-- start of RECORDED DATA --

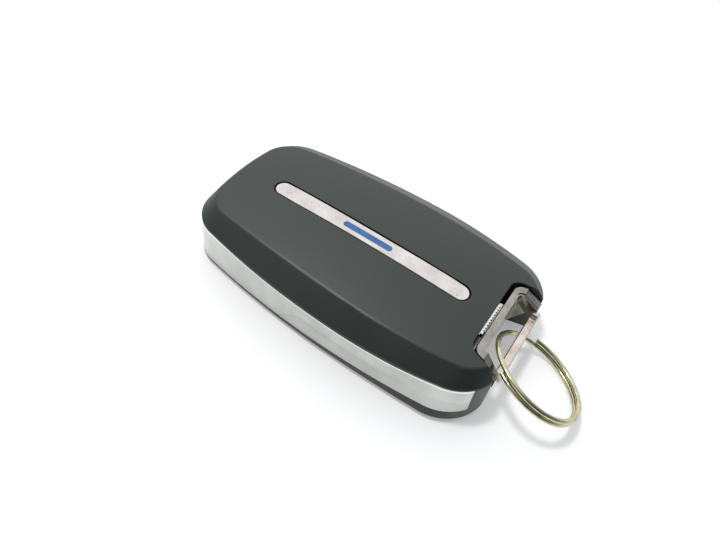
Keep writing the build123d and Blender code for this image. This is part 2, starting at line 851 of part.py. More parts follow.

-- end of RECORDED DATA --
-- start of RECORDED DATA --

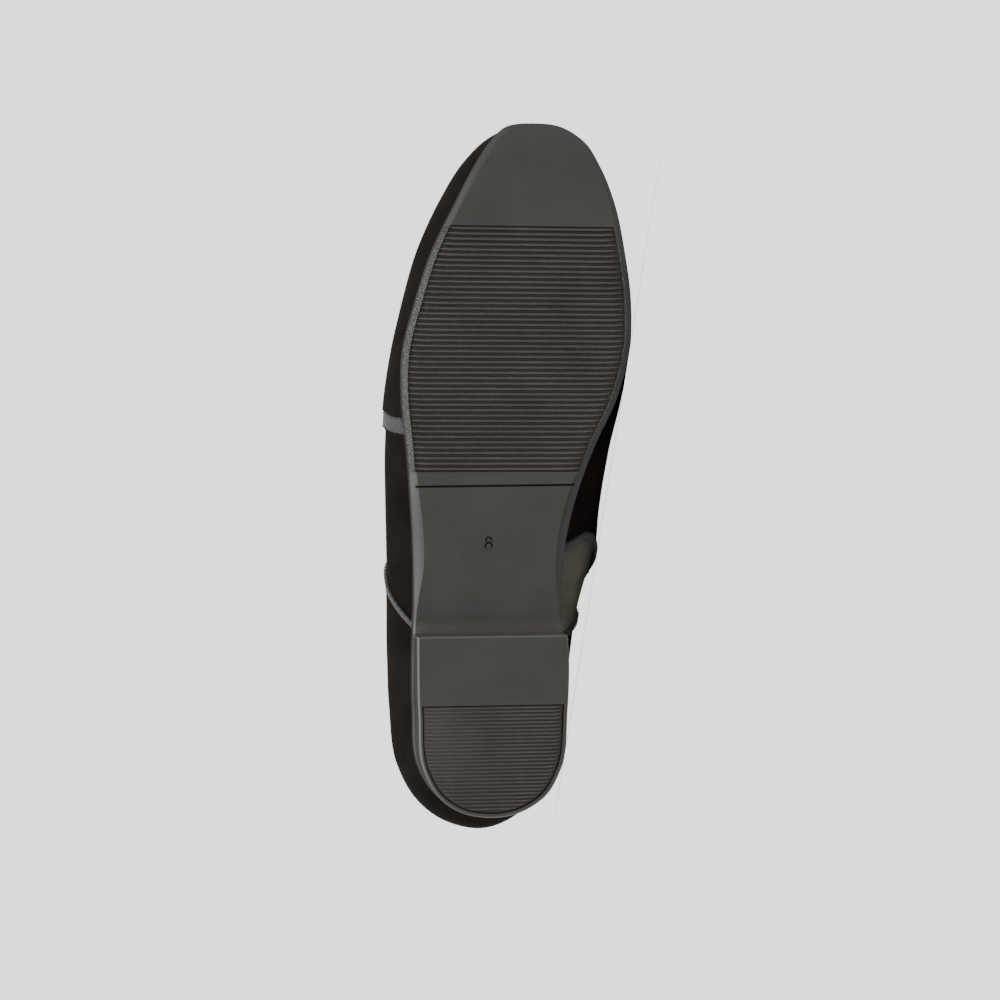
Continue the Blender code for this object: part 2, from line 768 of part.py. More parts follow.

-- end of RECORDED DATA --
-- start of RECORDED DATA --

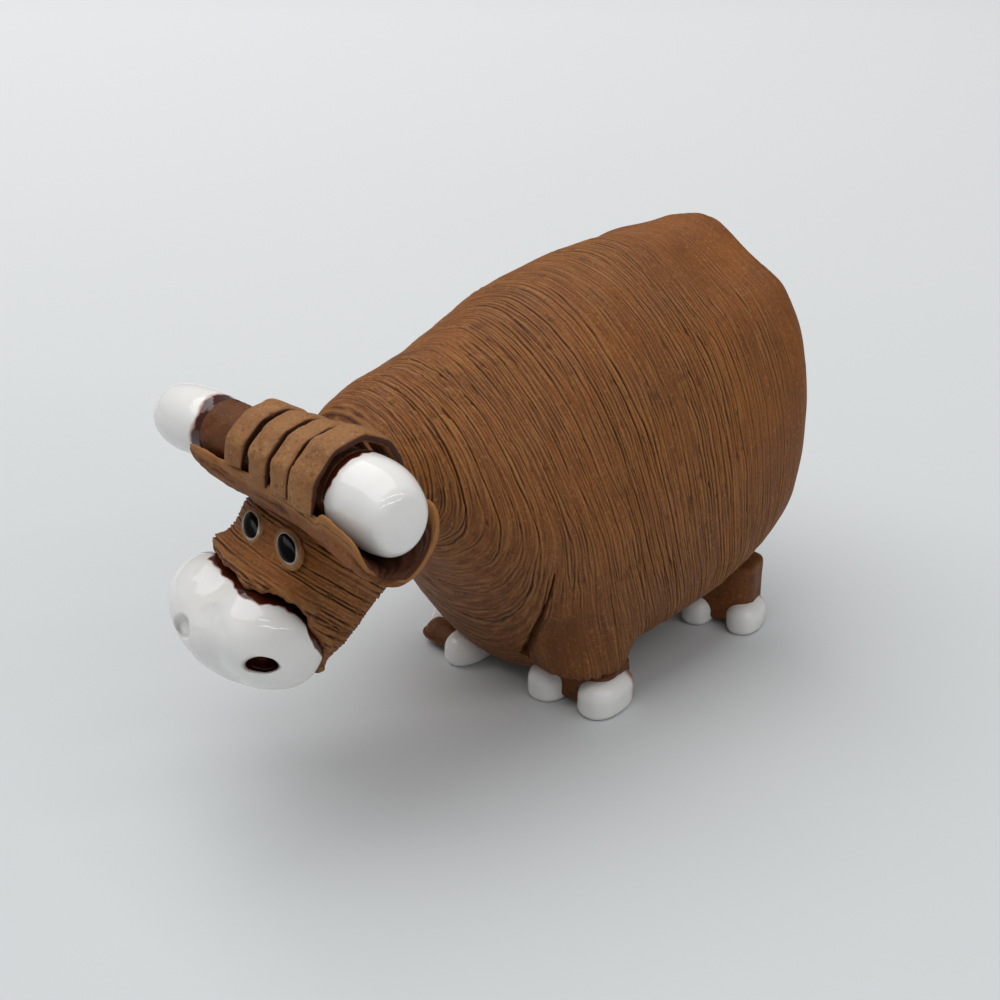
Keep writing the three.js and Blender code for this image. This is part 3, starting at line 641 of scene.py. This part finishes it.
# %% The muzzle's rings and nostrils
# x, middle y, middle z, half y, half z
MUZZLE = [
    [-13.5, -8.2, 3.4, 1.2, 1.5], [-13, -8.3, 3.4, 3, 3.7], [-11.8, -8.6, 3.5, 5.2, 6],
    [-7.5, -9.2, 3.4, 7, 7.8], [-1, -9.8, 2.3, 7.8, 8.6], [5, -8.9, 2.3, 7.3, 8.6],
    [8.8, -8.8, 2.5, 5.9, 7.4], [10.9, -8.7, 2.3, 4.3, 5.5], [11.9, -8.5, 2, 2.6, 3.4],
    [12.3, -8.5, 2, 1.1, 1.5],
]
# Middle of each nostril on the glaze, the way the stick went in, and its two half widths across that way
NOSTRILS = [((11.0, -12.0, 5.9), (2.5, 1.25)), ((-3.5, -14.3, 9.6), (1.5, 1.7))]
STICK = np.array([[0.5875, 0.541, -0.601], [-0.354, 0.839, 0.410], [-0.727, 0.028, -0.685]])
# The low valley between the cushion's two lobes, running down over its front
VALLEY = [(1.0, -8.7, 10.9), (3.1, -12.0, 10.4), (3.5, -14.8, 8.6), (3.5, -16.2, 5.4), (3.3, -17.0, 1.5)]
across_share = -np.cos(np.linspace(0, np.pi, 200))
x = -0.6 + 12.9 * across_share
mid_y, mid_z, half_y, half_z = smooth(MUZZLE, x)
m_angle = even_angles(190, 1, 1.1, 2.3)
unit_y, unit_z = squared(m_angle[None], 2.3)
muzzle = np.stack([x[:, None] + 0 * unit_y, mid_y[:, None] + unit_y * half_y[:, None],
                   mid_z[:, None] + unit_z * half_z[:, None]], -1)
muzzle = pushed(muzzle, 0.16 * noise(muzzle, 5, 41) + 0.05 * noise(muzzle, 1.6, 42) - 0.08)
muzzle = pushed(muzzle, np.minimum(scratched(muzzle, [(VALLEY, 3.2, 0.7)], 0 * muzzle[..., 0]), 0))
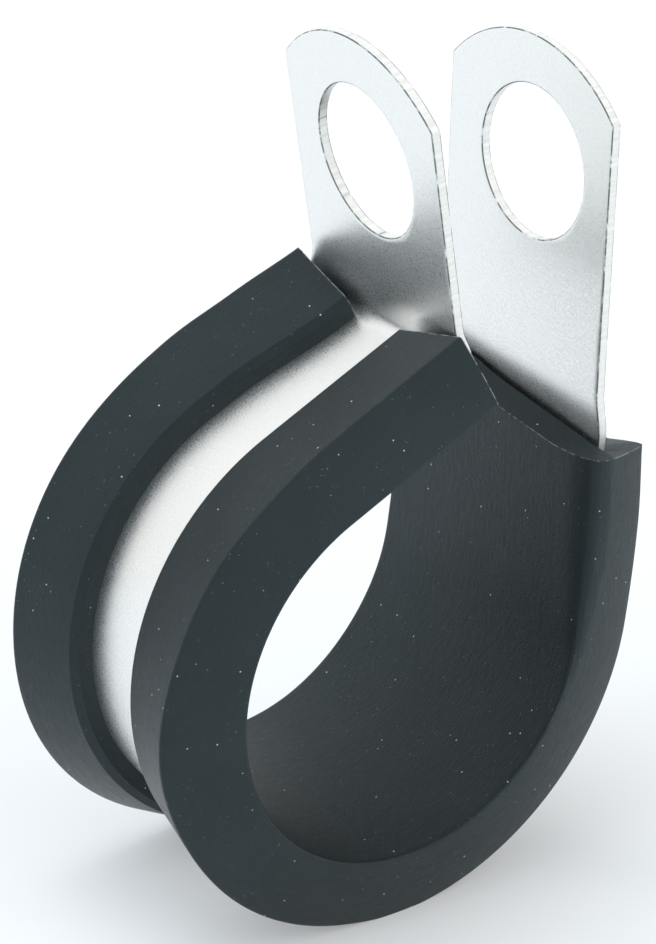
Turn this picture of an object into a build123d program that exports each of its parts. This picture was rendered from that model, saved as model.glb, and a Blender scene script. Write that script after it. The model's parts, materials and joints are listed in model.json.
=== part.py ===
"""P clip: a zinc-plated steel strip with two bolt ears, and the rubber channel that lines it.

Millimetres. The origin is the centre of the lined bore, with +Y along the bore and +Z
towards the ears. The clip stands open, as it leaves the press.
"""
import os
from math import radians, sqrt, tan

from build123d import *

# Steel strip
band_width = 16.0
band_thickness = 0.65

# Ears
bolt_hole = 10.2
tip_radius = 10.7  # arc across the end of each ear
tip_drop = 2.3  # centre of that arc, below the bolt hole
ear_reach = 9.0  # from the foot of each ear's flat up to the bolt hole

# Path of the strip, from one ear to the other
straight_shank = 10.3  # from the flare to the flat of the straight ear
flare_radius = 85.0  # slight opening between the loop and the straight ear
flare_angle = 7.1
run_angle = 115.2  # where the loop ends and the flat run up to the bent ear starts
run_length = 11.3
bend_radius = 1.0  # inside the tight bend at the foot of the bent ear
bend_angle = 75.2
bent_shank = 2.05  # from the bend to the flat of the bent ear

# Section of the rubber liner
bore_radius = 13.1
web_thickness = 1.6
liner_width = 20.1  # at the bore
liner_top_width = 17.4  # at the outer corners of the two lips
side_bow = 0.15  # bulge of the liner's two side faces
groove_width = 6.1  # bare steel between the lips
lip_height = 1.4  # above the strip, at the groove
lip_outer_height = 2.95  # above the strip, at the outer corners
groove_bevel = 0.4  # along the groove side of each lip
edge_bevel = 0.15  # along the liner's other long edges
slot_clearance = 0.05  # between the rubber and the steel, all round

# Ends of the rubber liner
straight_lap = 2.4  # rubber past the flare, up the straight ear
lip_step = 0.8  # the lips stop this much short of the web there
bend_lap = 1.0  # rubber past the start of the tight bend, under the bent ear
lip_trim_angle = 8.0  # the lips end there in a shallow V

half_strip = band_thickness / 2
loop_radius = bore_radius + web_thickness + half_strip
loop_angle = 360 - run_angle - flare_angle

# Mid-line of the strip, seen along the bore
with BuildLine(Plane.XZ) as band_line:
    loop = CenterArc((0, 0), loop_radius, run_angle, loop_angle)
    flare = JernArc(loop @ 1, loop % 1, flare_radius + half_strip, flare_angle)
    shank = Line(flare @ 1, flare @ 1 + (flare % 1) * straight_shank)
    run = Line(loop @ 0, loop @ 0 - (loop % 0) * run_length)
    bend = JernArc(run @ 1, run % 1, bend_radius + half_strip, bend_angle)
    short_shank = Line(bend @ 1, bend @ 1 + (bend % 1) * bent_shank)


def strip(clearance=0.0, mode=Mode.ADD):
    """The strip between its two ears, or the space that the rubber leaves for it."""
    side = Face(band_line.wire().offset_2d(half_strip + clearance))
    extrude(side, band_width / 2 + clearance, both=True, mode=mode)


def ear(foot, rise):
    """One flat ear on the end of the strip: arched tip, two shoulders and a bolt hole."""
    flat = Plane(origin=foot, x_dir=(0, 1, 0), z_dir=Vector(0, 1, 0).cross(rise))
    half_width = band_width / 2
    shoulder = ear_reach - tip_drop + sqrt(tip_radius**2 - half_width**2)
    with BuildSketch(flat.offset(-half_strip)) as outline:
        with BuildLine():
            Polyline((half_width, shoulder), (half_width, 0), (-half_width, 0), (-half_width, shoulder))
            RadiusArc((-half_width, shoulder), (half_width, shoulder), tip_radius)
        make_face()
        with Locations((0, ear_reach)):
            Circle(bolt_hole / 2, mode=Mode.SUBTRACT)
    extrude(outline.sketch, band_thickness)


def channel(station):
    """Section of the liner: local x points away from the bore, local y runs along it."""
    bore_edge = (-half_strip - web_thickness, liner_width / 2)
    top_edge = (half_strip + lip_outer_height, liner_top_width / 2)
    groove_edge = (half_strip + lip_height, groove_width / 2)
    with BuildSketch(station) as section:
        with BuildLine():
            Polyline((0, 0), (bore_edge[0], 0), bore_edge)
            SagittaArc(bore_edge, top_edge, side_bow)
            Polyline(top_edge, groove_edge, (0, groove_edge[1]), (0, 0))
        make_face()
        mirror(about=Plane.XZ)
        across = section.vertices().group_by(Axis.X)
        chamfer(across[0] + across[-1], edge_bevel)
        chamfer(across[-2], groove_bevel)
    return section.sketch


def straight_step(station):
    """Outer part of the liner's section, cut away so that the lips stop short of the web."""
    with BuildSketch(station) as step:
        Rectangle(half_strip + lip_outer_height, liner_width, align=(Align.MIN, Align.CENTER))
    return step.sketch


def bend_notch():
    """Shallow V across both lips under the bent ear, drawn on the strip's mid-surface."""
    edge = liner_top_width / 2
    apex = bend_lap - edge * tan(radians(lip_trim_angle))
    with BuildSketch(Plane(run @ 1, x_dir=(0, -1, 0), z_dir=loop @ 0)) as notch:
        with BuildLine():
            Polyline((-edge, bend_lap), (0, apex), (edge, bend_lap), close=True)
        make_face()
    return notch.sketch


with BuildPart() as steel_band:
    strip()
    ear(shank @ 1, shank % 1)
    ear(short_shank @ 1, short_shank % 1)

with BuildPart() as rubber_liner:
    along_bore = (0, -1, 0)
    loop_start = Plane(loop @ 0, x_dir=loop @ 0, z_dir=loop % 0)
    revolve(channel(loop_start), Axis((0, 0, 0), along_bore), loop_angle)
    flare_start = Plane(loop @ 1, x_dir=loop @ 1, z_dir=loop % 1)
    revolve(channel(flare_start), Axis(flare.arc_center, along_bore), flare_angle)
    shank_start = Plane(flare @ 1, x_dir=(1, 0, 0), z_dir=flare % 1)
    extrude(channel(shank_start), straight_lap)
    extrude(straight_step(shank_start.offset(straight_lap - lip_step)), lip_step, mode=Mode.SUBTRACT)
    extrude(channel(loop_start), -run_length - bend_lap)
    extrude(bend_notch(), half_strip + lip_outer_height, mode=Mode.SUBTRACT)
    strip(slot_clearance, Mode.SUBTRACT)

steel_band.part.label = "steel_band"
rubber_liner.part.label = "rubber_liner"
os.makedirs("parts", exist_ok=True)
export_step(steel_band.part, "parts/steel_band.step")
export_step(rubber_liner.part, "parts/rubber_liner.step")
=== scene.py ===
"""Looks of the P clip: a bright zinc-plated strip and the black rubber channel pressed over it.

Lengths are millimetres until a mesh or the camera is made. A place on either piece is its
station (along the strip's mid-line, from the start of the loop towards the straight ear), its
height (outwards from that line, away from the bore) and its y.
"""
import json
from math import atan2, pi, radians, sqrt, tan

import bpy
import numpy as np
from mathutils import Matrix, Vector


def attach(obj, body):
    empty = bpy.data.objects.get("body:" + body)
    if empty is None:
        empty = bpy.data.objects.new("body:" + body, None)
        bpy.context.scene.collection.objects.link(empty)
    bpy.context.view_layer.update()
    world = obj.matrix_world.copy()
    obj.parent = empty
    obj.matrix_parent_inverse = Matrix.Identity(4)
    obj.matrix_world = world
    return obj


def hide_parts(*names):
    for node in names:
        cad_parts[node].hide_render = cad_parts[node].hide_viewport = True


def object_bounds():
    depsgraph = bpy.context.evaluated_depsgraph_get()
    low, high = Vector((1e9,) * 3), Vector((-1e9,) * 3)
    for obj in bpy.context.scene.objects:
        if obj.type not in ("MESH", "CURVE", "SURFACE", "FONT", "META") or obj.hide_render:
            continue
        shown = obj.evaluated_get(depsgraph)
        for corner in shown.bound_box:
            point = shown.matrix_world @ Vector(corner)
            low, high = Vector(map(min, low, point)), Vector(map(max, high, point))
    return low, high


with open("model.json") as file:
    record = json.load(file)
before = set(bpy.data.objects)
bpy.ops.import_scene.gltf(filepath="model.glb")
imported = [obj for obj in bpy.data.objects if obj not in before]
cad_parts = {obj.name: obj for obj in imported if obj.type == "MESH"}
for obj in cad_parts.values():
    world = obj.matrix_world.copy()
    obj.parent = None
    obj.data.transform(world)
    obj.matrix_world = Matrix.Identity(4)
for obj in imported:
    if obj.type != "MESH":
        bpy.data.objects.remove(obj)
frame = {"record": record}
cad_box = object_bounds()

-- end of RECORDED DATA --

REQUIRED TASK
Search the listing for the word "names" and return each line that holds it.

ANSWER FOR THIS EXERCISE
def hide_parts(*names):
    for node in names:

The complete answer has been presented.